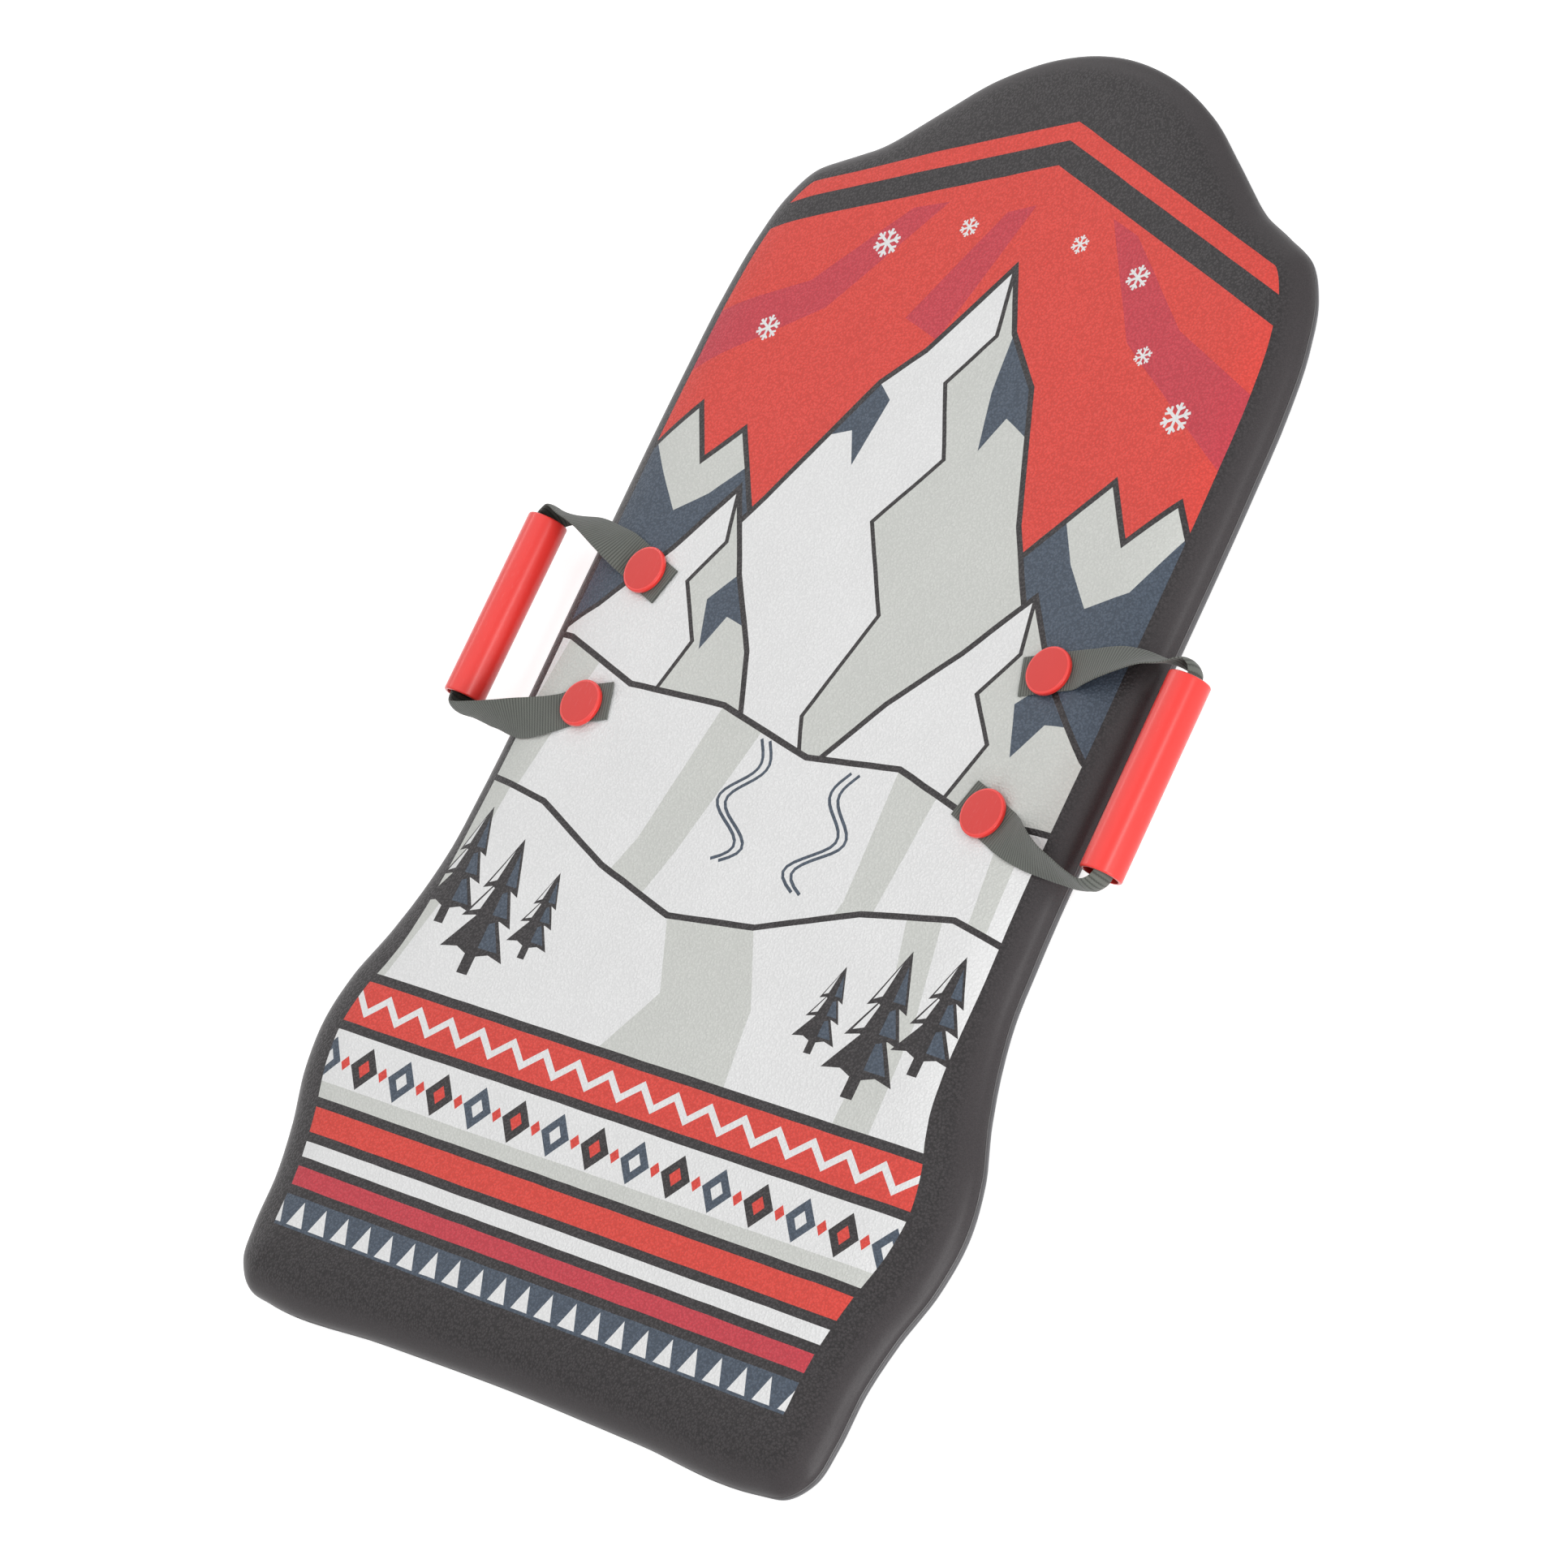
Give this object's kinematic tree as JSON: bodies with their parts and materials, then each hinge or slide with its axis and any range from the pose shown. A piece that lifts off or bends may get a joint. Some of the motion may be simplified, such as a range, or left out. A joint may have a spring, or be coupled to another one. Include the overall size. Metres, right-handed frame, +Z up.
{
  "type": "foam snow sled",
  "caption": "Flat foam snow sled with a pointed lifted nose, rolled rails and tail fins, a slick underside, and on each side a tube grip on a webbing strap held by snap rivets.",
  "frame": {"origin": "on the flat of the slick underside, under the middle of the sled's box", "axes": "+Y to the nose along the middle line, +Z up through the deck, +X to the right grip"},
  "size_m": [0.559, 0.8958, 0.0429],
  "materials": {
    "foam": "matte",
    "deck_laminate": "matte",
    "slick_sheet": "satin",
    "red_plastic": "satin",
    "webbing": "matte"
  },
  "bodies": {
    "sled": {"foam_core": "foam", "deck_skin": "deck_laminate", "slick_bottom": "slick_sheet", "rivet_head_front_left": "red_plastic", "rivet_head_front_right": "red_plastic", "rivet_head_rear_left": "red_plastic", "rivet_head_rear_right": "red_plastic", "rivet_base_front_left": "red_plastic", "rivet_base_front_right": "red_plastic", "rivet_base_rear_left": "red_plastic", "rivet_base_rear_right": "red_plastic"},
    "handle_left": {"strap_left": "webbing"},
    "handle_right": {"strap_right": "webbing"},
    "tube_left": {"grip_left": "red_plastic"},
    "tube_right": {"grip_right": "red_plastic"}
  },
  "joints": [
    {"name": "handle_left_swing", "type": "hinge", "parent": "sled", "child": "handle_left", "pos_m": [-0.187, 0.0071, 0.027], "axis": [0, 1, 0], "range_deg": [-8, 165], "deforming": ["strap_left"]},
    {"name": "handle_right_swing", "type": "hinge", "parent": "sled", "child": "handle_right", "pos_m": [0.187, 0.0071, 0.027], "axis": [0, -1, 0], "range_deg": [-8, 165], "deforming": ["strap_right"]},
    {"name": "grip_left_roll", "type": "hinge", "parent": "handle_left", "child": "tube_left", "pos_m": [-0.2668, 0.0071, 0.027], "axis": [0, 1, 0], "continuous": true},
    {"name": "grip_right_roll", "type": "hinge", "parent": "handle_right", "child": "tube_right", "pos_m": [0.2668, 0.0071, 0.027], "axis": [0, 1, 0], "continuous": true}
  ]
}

□ □ □ □ □ □ □

The task
Give the listing again, word for word.

Exercise solution
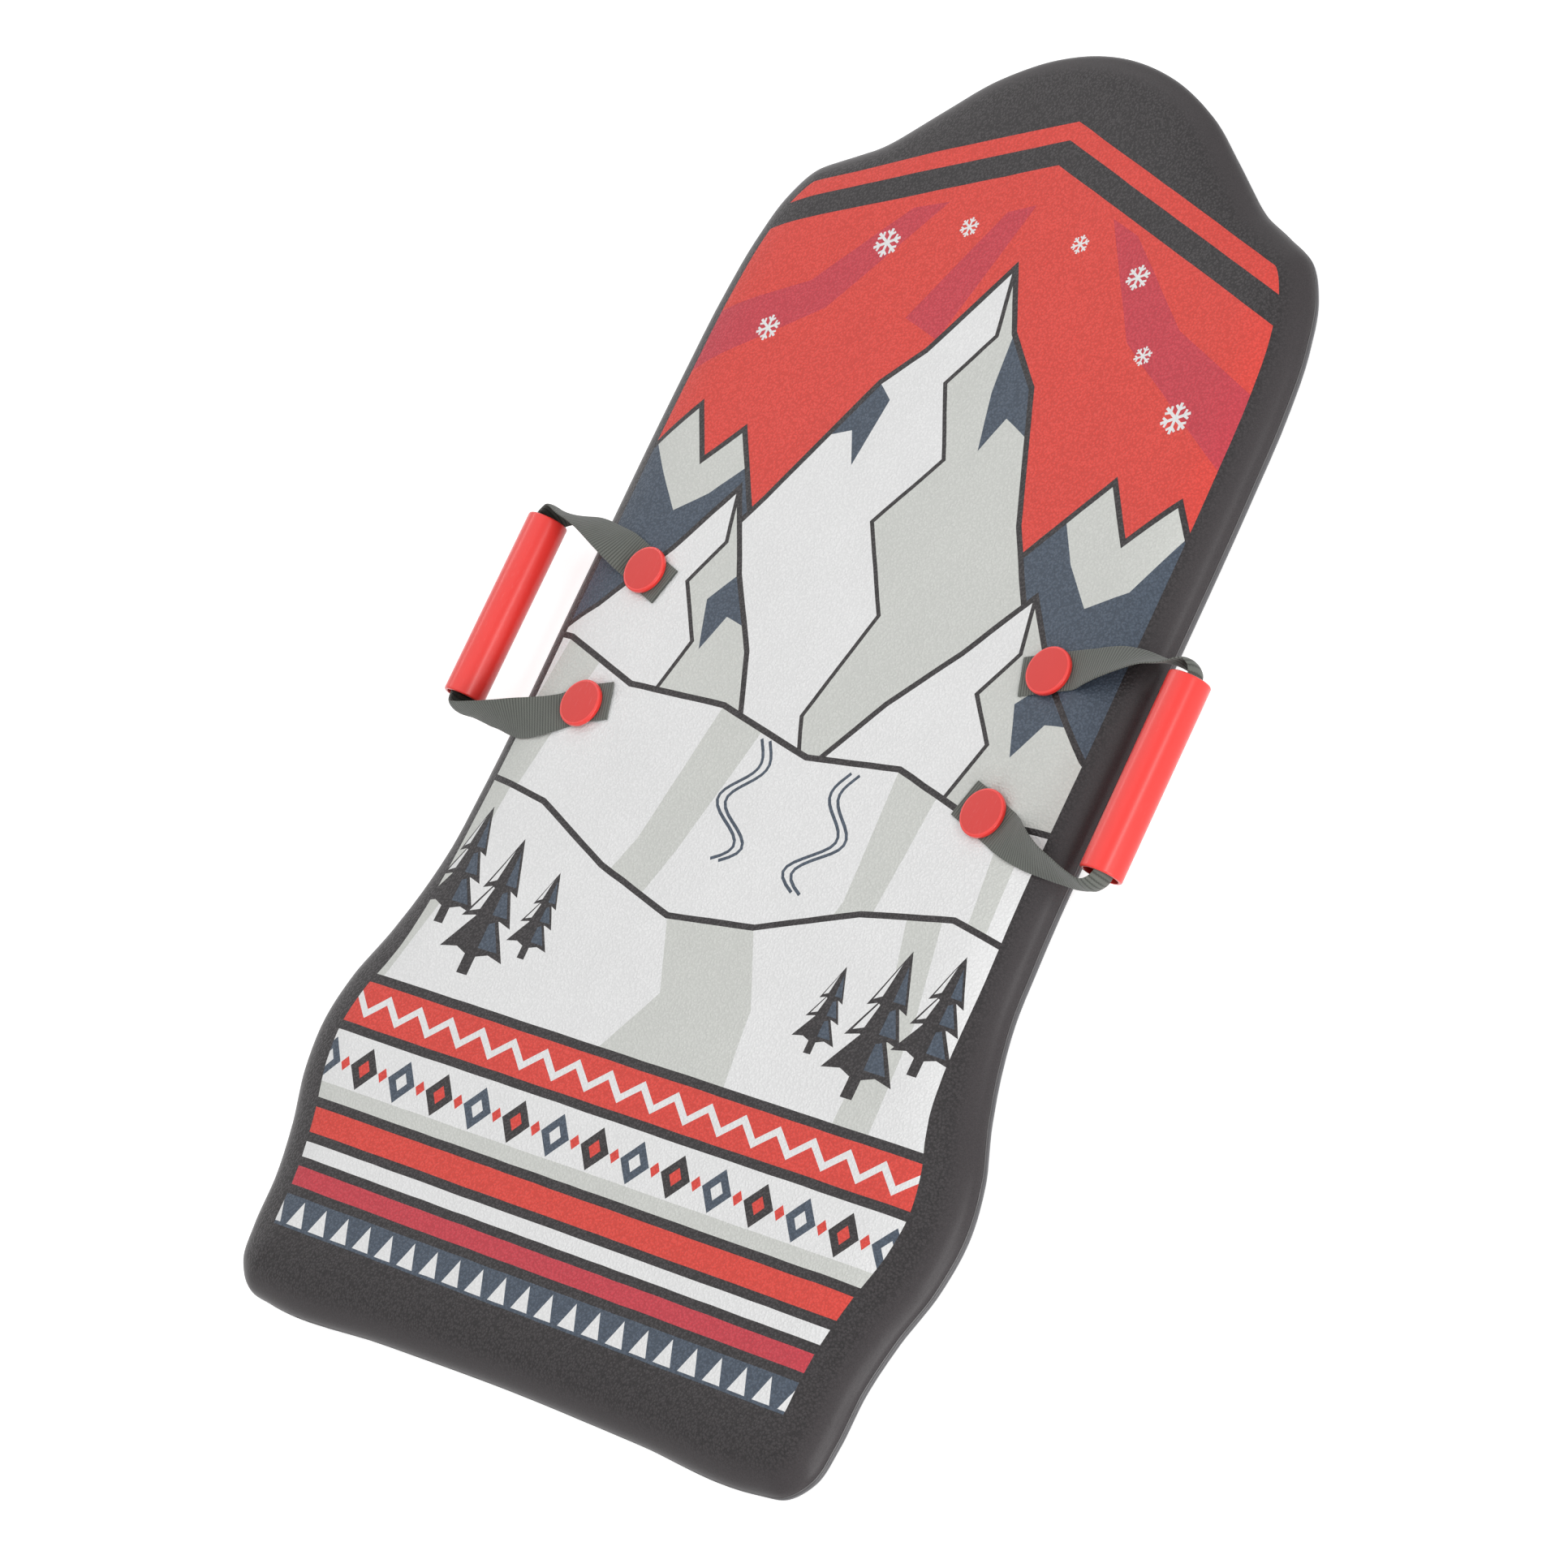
Give this object's kinematic tree as JSON: bodies with their parts and materials, then each hinge or slide with its axis and any range from the pose shown. A piece that lifts off or bends may get a joint. Some of the motion may be simplified, such as a range, or left out. A joint may have a spring, or be coupled to another one. Include the overall size. Metres, right-handed frame, +Z up.
{
  "type": "foam snow sled",
  "caption": "Flat foam snow sled with a pointed lifted nose, rolled rails and tail fins, a slick underside, and on each side a tube grip on a webbing strap held by snap rivets.",
  "frame": {"origin": "on the flat of the slick underside, under the middle of the sled's box", "axes": "+Y to the nose along the middle line, +Z up through the deck, +X to the right grip"},
  "size_m": [0.559, 0.8958, 0.0429],
  "materials": {
    "foam": "matte",
    "deck_laminate": "matte",
    "slick_sheet": "satin",
    "red_plastic": "satin",
    "webbing": "matte"
  },
  "bodies": {
    "sled": {"foam_core": "foam", "deck_skin": "deck_laminate", "slick_bottom": "slick_sheet", "rivet_head_front_left": "red_plastic", "rivet_head_front_right": "red_plastic", "rivet_head_rear_left": "red_plastic", "rivet_head_rear_right": "red_plastic", "rivet_base_front_left": "red_plastic", "rivet_base_front_right": "red_plastic", "rivet_base_rear_left": "red_plastic", "rivet_base_rear_right": "red_plastic"},
    "handle_left": {"strap_left": "webbing"},
    "handle_right": {"strap_right": "webbing"},
    "tube_left": {"grip_left": "red_plastic"},
    "tube_right": {"grip_right": "red_plastic"}
  },
  "joints": [
    {"name": "handle_left_swing", "type": "hinge", "parent": "sled", "child": "handle_left", "pos_m": [-0.187, 0.0071, 0.027], "axis": [0, 1, 0], "range_deg": [-8, 165], "deforming": ["strap_left"]},
    {"name": "handle_right_swing", "type": "hinge", "parent": "sled", "child": "handle_right", "pos_m": [0.187, 0.0071, 0.027], "axis": [0, -1, 0], "range_deg": [-8, 165], "deforming": ["strap_right"]},
    {"name": "grip_left_roll", "type": "hinge", "parent": "handle_left", "child": "tube_left", "pos_m": [-0.2668, 0.0071, 0.027], "axis": [0, 1, 0], "continuous": true},
    {"name": "grip_right_roll", "type": "hinge", "parent": "handle_right", "child": "tube_right", "pos_m": [0.2668, 0.0071, 0.027], "axis": [0, 1, 0], "continuous": true}
  ]
}